第二に従来、技術後進国だった中国が先進国から技術を盗み出すことによって、米国の追いつき、宇宙開発では、あろうことか中国が優位に立った。超音速ミサイルとて、もし真実だとすれば、米国を追い越したこと意味する。
暗号通貨、スパコンから量子コンピュータ。中国の猛追は凄まじい。
すなわち中国は国家中枢が立案した戦略的長期計画に基づき、集中して目的を達成できるという専制政治の強みがあり、自由主義社会とは体質が異なる。
民主主義社会は中央集権的な整合性を摂れないという脆弱性、意思決定の遅行性というアキレス腱がある。

第三に「貿易」「投資」「研究」のデカップリング現象だろう。

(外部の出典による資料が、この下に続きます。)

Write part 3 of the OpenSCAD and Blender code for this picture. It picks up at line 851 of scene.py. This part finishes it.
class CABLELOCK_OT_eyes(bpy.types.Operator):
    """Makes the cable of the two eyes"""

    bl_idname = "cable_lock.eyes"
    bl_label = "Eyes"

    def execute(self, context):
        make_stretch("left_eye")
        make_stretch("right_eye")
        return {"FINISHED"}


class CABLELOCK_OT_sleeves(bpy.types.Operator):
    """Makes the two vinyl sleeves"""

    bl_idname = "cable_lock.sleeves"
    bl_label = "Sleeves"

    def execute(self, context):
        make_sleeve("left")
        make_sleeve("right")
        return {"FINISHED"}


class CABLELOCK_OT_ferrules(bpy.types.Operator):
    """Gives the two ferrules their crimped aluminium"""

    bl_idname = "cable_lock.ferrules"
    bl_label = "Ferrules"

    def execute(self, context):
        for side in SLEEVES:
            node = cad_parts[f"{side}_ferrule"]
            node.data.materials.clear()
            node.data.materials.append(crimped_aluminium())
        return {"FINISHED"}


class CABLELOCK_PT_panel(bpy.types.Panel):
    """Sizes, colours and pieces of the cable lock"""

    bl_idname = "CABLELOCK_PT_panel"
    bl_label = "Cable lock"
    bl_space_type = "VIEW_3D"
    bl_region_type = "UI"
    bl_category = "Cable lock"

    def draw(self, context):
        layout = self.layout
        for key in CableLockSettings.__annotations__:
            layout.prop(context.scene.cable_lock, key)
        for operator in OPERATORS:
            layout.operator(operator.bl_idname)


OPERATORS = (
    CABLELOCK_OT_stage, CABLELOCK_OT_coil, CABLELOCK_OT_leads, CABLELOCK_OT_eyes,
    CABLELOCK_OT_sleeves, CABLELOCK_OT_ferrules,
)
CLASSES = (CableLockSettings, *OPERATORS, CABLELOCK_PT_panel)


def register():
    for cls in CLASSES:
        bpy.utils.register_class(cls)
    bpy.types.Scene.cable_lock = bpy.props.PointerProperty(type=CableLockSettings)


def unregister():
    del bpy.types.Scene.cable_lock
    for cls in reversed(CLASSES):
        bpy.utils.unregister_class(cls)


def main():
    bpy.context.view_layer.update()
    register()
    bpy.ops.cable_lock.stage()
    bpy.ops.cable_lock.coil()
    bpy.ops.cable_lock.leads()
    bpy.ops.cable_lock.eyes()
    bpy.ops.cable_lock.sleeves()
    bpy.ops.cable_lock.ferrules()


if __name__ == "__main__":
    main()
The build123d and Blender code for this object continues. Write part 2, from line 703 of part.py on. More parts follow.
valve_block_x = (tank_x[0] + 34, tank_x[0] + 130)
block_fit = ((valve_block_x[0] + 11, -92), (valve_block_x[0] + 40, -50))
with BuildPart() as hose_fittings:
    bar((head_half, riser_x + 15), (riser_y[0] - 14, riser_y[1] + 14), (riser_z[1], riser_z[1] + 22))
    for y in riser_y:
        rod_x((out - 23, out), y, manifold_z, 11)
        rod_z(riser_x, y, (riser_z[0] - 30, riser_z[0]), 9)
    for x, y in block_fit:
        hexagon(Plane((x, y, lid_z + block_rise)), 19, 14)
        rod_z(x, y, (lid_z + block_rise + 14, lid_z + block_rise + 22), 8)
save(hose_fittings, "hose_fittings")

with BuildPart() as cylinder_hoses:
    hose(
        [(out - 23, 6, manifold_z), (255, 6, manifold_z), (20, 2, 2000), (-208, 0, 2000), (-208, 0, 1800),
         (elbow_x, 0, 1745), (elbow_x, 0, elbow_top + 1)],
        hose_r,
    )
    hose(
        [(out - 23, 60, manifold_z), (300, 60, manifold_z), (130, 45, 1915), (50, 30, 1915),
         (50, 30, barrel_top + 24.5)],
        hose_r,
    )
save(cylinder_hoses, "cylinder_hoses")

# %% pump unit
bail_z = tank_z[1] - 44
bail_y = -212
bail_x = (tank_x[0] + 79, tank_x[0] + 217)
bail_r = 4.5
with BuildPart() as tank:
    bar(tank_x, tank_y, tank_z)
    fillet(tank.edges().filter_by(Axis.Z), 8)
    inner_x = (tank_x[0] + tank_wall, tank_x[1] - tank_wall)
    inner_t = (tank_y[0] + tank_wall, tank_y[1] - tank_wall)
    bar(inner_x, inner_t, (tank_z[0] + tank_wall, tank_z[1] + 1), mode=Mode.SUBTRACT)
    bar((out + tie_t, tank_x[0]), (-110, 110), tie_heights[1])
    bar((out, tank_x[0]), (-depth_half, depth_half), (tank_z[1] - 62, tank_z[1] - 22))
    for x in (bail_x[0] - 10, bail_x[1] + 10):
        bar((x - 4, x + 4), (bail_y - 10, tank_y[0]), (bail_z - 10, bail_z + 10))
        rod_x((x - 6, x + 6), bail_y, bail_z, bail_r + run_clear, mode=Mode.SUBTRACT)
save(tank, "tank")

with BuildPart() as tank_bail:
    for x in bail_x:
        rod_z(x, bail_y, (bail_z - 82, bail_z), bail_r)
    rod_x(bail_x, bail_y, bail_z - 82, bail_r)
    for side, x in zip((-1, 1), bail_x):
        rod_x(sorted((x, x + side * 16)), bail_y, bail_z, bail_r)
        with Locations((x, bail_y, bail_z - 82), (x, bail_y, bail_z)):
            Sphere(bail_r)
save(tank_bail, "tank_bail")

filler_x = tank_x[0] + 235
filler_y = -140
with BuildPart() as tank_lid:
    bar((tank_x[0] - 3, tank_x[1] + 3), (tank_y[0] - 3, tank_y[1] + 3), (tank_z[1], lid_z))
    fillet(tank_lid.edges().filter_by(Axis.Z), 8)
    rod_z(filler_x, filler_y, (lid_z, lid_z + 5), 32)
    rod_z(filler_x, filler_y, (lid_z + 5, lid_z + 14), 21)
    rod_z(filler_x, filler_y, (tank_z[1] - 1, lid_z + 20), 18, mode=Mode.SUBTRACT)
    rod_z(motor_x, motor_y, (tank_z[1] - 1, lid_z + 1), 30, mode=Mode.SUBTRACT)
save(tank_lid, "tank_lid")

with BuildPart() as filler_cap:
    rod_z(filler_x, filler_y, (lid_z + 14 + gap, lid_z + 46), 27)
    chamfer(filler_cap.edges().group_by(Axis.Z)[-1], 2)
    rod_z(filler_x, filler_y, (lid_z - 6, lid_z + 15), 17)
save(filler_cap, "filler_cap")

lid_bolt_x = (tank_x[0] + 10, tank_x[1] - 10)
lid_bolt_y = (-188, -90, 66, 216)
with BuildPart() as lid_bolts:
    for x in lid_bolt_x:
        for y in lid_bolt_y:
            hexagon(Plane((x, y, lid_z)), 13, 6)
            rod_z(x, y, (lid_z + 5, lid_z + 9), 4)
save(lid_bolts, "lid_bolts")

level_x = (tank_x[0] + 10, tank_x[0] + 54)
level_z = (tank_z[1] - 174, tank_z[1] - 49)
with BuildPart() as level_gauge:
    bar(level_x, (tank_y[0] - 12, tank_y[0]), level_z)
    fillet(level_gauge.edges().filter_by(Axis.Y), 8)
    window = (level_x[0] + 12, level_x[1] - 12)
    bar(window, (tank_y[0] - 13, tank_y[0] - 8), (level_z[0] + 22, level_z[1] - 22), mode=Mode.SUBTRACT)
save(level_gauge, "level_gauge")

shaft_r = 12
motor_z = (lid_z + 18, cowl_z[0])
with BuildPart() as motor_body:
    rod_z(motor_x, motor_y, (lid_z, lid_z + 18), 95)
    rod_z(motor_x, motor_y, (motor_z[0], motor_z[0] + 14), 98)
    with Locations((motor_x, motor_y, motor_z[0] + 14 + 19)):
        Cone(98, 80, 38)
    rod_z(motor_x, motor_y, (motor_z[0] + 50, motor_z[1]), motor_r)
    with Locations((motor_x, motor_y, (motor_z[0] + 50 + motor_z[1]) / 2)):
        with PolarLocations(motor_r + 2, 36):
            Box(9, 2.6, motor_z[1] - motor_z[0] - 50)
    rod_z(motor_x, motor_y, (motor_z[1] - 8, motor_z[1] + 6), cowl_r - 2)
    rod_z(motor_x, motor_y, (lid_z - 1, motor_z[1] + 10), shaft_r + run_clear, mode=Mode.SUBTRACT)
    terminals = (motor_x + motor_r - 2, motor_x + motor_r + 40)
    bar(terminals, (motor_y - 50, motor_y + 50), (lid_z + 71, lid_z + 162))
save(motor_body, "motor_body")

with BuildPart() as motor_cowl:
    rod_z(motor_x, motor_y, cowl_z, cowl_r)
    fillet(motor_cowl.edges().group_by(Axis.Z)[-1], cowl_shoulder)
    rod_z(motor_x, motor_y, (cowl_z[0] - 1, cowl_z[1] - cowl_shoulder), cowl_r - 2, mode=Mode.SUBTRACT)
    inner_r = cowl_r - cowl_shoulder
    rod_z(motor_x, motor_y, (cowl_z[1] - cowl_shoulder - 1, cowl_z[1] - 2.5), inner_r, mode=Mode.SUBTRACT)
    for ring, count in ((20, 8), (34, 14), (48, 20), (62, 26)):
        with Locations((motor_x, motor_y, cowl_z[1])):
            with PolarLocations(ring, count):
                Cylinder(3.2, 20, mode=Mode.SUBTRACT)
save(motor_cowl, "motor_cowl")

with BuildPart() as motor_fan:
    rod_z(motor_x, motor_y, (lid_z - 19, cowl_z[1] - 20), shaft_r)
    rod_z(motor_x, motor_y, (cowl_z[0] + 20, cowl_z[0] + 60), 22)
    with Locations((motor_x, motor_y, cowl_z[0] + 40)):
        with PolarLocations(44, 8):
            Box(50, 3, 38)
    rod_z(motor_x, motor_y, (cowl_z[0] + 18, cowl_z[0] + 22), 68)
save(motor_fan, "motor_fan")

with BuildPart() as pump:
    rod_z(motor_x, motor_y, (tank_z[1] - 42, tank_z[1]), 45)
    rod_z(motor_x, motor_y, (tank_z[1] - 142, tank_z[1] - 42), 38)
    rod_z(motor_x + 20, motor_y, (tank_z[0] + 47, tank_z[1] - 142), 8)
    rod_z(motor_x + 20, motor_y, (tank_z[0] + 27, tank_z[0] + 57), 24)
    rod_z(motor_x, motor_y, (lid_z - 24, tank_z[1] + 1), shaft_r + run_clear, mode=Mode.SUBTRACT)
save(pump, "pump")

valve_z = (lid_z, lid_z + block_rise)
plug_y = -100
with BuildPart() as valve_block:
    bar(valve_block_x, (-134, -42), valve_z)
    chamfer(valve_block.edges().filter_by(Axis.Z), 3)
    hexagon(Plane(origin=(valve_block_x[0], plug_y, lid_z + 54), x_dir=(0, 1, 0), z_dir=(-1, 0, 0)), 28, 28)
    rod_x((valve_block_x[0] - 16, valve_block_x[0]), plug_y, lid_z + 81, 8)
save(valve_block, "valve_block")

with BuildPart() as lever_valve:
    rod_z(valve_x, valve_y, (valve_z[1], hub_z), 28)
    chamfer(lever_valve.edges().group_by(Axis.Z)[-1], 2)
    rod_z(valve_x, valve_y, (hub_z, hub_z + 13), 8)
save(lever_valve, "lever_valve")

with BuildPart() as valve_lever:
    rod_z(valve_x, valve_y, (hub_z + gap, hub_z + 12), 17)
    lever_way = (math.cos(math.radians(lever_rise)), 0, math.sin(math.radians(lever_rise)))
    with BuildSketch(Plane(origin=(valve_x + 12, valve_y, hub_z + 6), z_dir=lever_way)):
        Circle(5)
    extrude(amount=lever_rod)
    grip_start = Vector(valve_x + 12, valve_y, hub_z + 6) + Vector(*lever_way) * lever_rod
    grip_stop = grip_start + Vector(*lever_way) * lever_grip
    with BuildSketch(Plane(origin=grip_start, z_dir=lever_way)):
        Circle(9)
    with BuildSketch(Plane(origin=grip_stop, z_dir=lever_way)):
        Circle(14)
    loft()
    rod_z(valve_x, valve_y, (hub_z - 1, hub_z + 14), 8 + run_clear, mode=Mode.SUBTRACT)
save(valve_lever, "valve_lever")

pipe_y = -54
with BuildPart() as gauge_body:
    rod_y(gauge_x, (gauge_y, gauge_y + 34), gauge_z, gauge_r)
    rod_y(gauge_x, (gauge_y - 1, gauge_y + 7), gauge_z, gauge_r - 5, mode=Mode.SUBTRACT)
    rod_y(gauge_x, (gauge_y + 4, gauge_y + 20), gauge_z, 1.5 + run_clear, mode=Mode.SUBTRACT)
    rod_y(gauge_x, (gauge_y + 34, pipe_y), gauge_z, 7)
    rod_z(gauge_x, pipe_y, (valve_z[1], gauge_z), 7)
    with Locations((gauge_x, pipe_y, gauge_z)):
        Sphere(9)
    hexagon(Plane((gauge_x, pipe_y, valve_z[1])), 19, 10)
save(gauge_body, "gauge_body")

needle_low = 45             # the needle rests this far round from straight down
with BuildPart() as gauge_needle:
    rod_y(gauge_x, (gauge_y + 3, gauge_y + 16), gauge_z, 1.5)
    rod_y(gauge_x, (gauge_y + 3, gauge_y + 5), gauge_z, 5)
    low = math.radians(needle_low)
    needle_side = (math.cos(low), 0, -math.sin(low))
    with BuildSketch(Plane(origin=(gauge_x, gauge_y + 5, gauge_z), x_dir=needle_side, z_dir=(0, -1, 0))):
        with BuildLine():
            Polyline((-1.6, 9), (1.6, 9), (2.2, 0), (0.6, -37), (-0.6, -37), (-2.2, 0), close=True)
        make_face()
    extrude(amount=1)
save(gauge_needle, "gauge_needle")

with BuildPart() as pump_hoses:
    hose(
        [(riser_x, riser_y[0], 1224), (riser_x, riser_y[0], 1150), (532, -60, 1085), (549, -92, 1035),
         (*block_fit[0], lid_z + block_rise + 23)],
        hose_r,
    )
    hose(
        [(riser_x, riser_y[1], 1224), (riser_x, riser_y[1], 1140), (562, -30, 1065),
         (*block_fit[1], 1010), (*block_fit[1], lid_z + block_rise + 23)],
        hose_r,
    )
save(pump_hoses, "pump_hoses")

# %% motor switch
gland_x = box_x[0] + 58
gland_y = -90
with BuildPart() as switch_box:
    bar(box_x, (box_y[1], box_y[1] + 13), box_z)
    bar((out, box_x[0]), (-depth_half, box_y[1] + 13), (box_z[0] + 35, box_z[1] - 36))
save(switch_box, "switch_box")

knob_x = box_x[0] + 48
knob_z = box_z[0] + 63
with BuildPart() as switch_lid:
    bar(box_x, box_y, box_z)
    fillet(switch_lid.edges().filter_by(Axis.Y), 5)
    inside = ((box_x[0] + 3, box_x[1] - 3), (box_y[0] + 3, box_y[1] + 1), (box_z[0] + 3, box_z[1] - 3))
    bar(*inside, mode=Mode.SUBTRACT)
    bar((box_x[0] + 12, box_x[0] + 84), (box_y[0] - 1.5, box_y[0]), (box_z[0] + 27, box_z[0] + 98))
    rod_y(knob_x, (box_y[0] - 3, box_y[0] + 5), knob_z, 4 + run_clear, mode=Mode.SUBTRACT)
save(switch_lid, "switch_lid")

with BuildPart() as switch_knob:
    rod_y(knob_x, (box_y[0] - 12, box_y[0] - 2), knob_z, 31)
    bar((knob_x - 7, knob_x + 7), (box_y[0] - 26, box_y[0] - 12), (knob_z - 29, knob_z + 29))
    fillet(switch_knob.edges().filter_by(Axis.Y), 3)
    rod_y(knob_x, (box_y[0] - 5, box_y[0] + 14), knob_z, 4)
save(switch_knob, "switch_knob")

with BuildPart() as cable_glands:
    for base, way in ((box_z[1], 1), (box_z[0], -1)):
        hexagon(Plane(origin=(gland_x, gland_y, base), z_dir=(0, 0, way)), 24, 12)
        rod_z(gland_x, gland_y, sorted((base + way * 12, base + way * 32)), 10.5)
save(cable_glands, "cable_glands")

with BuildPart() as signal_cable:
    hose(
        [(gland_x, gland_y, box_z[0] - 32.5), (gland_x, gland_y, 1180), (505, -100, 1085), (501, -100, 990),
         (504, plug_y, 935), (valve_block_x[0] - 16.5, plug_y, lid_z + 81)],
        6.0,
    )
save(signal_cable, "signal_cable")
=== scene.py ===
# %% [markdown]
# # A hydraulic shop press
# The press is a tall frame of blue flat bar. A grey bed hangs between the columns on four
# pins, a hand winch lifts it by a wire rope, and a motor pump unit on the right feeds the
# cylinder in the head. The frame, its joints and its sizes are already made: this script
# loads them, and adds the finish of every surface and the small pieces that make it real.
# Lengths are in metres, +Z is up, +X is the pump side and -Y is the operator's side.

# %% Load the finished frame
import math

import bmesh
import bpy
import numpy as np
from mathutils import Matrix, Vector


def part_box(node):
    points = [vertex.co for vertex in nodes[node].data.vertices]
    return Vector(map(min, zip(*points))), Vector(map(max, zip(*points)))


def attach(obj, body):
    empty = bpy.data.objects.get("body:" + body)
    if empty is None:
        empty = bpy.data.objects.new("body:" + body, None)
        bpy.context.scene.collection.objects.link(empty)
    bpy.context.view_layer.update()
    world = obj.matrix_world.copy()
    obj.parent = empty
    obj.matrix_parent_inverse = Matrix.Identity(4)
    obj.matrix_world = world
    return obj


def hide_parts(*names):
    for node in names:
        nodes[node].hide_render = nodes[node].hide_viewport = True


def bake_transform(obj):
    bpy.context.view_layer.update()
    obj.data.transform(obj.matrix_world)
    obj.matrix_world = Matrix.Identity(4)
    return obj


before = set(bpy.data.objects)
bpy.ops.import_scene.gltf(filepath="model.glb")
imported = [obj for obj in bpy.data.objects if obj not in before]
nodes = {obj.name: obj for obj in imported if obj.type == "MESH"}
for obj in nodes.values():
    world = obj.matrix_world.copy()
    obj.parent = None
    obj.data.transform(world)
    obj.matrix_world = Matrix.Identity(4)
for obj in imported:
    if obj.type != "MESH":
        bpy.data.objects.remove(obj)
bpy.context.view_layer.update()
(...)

米国は貿易が恒常的な赤字体質であるのは物作りを放棄し、工場を海外へ移動した。したがってハイテク兵器の部品も国内で調達できなくなった。
補給を間断なく効率的に埋める世界サプライチェーンは疫病と経済制裁の欧州で機能しずらくなった。
投資はウォール街がシティから主導権を奪い、株、債券、FX、商品市場で世界を牽引し、さらには研究、イノベーションは米国が圧倒的に優位に立っている。このデカプリングのひずみが各所に現れている。

第四に通貨の変容、つまり支払いが手形、クレジットカードから、ディヴィッド・カード、電子決済、スマホ決済が主流となって後発組のほうが有利となる。
膨大なデータが集約されると、これを国民監視、統治の絶対的武器として活用する全体主義国家、対してプライバシー保護でデータを保護しようとする民主国家という二極化である。

第五は世界覇権の性格が艦船、戦闘機、火力、核兵器、軍事援助、無償支援など従来型から、シルクロードに象徴されるように当該国家指導部を巻き込んだ政略主導の形態に移行し、SNSネットワークへ戦場が移動しつつあることだ。
日本は嘗ての世界一も数えるほどになった。衰退一途なのか、巻き返せるのか。